Asian stocks extended early gains on Wednesday after a raft of upbeat Chinese data reassured anxious investors after a stock market rout there had heightened worries of a potentially damaging blow to the world’s second-largest economy.
MSCI’s broadest index of Asia-Pacific shares outside Japan added 0.4 percent, though its upside was tempered as Chinese shares were lower in early trade.
Investors were also awaiting other key events, including a Bank of Japan policy decision and congressional testimony by the US Federal Reserve chief.
China’s second quarter gross domestic product grew an annual 7.0 percent, steady with the previous quarter and slightly better than analyst forecasts. Fixed-asset investment and industrial output growth also beat economists’ forecasts.
“It’s a little bit better than expectations. We had expected 6.8 (percent year-on-year), said Louis Kuijs, chief China economist at RBS in Hong Kong.
“The higher frequency data suggests that indeed…we can start to talk about growth seeming to have bottomed out.”
Further stimulus is still expected after the quarter ended with a savage correction that shaved about 30 percent off share market value since last month, before Beijing’s support steps stemmed the freefall.
Chinese shares were lower in early trade, with Shanghai’s benchmark composite index down 1.4 percent, and the CSI300 index of the largest listed companies in Shanghai and Shenzhen falling 1.2 percent.
Japan’s Nikkei stock index advanced 0.5 percent, bolstered by a weaker Japanese currency.
The Bank of Japan’s regular policy decision is likely to emerge between 0230-0500 GMT, with no shift expected. Governor Haruhiko Kuroda will speak at 0630 GMT.
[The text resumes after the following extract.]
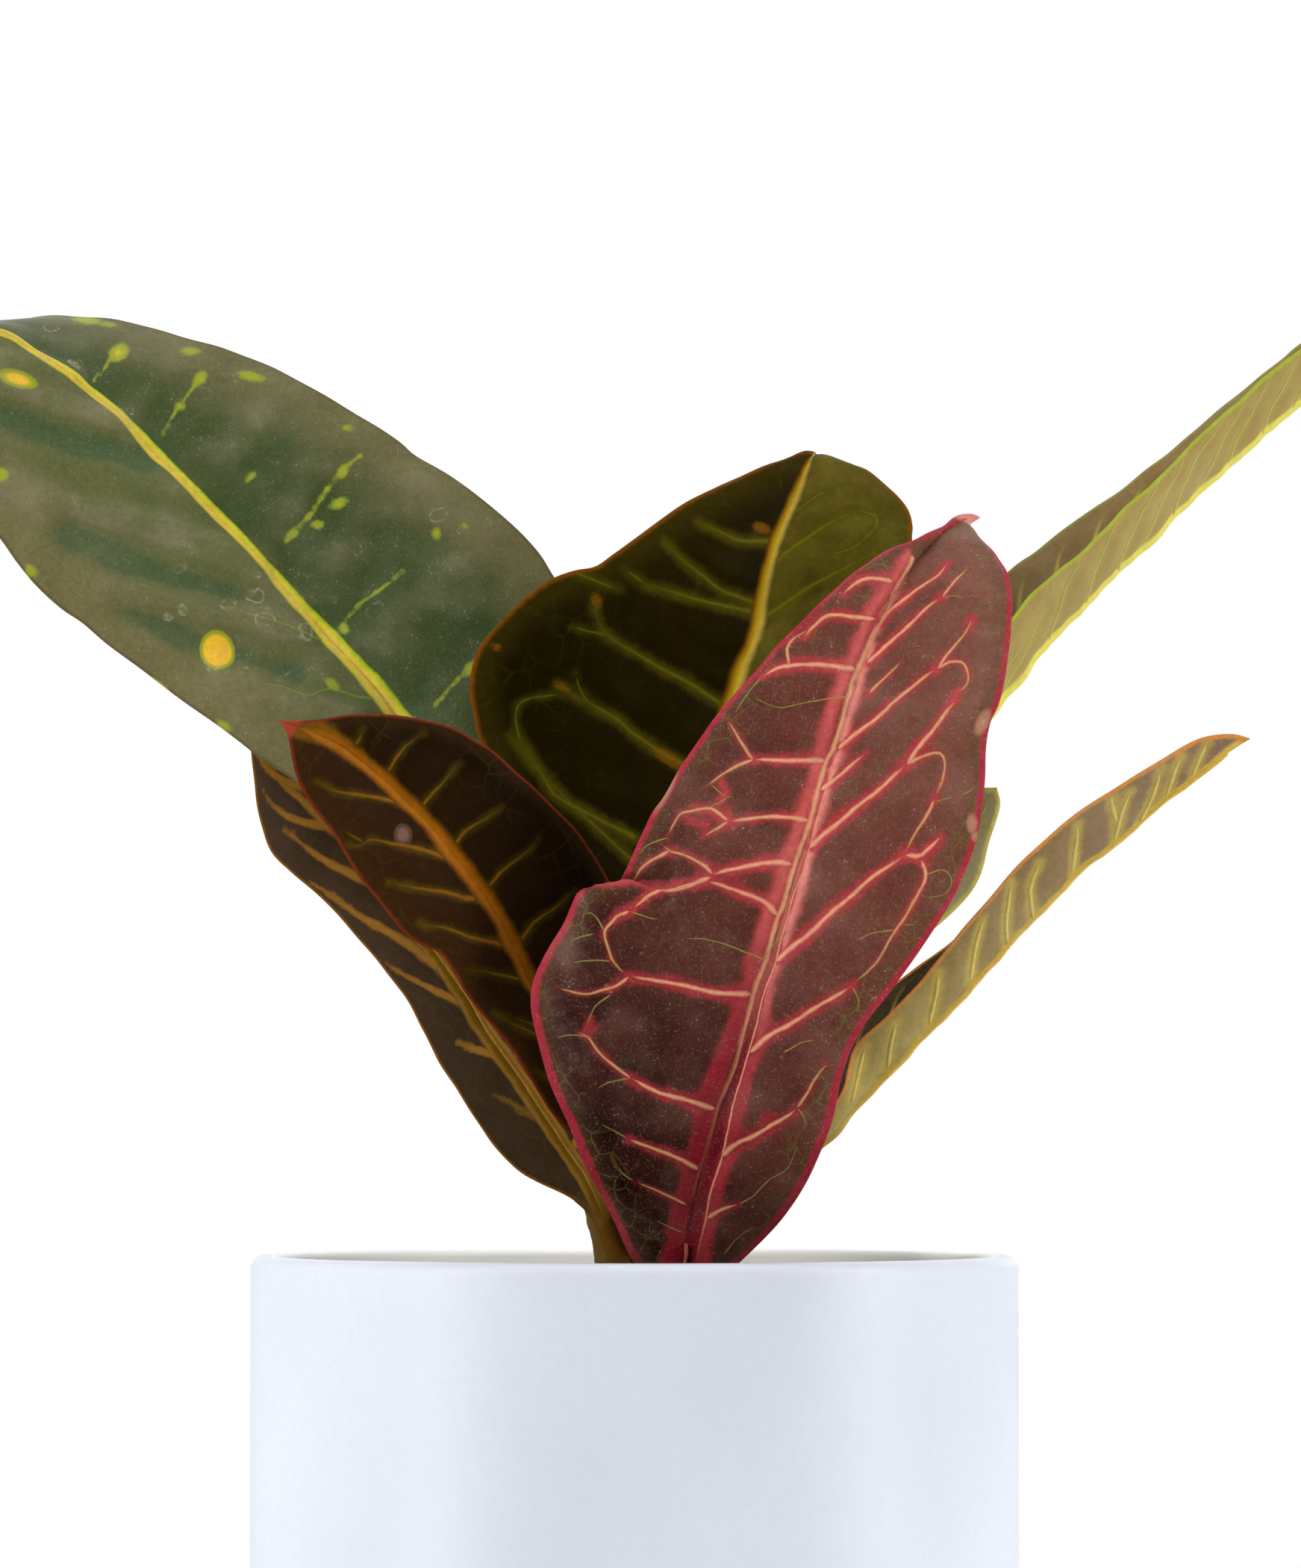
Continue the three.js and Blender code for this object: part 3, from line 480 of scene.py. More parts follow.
# Ridges above 0 and valleys below: height in mm, reach in view units, across and down
FOLDS = {
    "leaf_left_green": [
        (-1.0, 20, "0 551 50 575 100 592 150 600 190 615"),
        (-1.0, 22, "97 713 172 751 241 782 300 796"),
        (-0.8, 18, "166 810 214 837 262 865 330 885 400 905"),
        (0.9, 16, "0 489 50 492 100 506"),
        (0.8, 15, "0 520 100 544 148 565"),
        (1.0, 18, "21 654 100 685 200 706 300 741 348 765"),
        (1.0, 18, "150 792 250 803 300 817 400 844"),
        (0.8, 18, "300 900 370 925 430 950 470 960"),
        (-0.3, 20, "120 512 160 470 190 440"),
        (0.2, 22, "165 560 215 510 250 475"),
        (-0.3, 22, "212 590 255 530 300 485"),
        (0.3, 26, "262 650 320 590 370 530"),
        (-0.3, 22, "300 690 340 640 400 570 440 545"),
        (0.3, 26, "350 740 400 680 470 600 500 585"),
        (-0.3, 22, "385 730 440 655 500 600"),
        (0.3, 26, "405 800 460 740 530 660 570 640"),
        (-0.3, 22, "440 850 500 790 560 745 620 690"),
        (0.3, 28, "480 880 560 810 620 745 670 715"),
        (-0.3, 24, "540 960 600 910 660 860 710 800"),
    ],
    "leaf_back_olive": [
        (-0.3, 16, "1014 809 966 790 937 768 890 727"), (0.3, 22, "1000 760 960 745 930 735"),
        (-0.3, 18, "966 942 903 904 815 852"), (-0.3, 18, "911 1022 827 963 747 917"),
        (-0.3, 16, "1026 826 1059 803 1151 753"), (-0.25, 14, "1046 748 1097 710 1150 684"),
        (0.3, 20, "1050 770 1110 730 1160 715"),
    ],
    "leaf_front_red": [
        (-0.35, 12, "1107 1019 1009 1018"), (-0.35, 12, "1007 1332 842 1307"),
        (-0.35, 12, "1042 1226 945 1180"), (-0.35, 12, "1085 1136 1215 1024"),
        (-0.35, 12, "1039 1288 1213 1144"), (-0.35, 12, "1004 1410 1142 1320"),
        (-0.35, 12, "966 1550 1068 1483"), (-0.35, 12, "959 1485 844 1444"),
        (-0.35, 12, "1122 1003 1256 895"), (-0.3, 10, "1161 888 1262 800"),
        (0.5, 14, "1325 940 1322 1000 1318 1050"), (-0.5, 12, "1300 1180 1250 1240 1190 1325"),
        (0.5, 16, "745 1330 755 1400 780 1480"),
    ],
    "leaf_left_dark": [
        (-0.4, 12, "519 1035 568 982"), (-0.4, 12, "561 1088 618 1022"), (-0.4, 12, "606 1136 672 1081"),
        (-0.4, 12, "650 1192 722 1127"), (-0.4, 12, "700 1256 772 1192"), (-0.3, 10, "540 1077 450 1060"),
        (-0.3, 10, "590 1145 498 1125"), (-0.3, 10, "624 1203 550 1188"), (-0.3, 10, "668 1264 572 1240"),
    ],
}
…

Later on Wednesday, Greece will take the spotlight as Athens will vote on a sweeping austerity package to secure the funding it needs to stem its fiscal crisis and remain in the euro zone.
Congressional testimony by Federal Reserve Chair Janet Yellen later in the session Wednesday will be closely monitored for any further hints regarding the timing of a U.S. interest rate hike, particularly after a surprise fall in US retail sales on Tuesday.
Core retail sales slipped 0.1 percent, much worse than economists’ forecasts for a 0.4 percent rise.
The unexpected drop backed the view that the Fed might hold off on hiking rates, which gave Wall Street a lift. All three major indexes ended higher.
“People are not taking any aggressive positions ahead of Yellen. Some people are buying the dollar on dips,” said Kaneo Ogino, director at foreign exchange research firm Global-info Co in Tokyo.
The upbeat Chinese data pushed up Treasury yields, which in turn lifted on the dollar. The yield on benchmark 10-year notes was last at 2.406 percent, up from its U.S. close of 2.399 percent on Tuesday.
The dollar edged up about 0.1 percent on the day to 123.46 yen, while the euro edged about 0.1 percent lower to $1.0998.
Crude futures were higher after it became apparent that a nuclear deal between Tehran and six global powers will not immediately remove sanctions placed on Iranian crude exports.
US crude was up about 0.4 percent at $53.26 a barrel.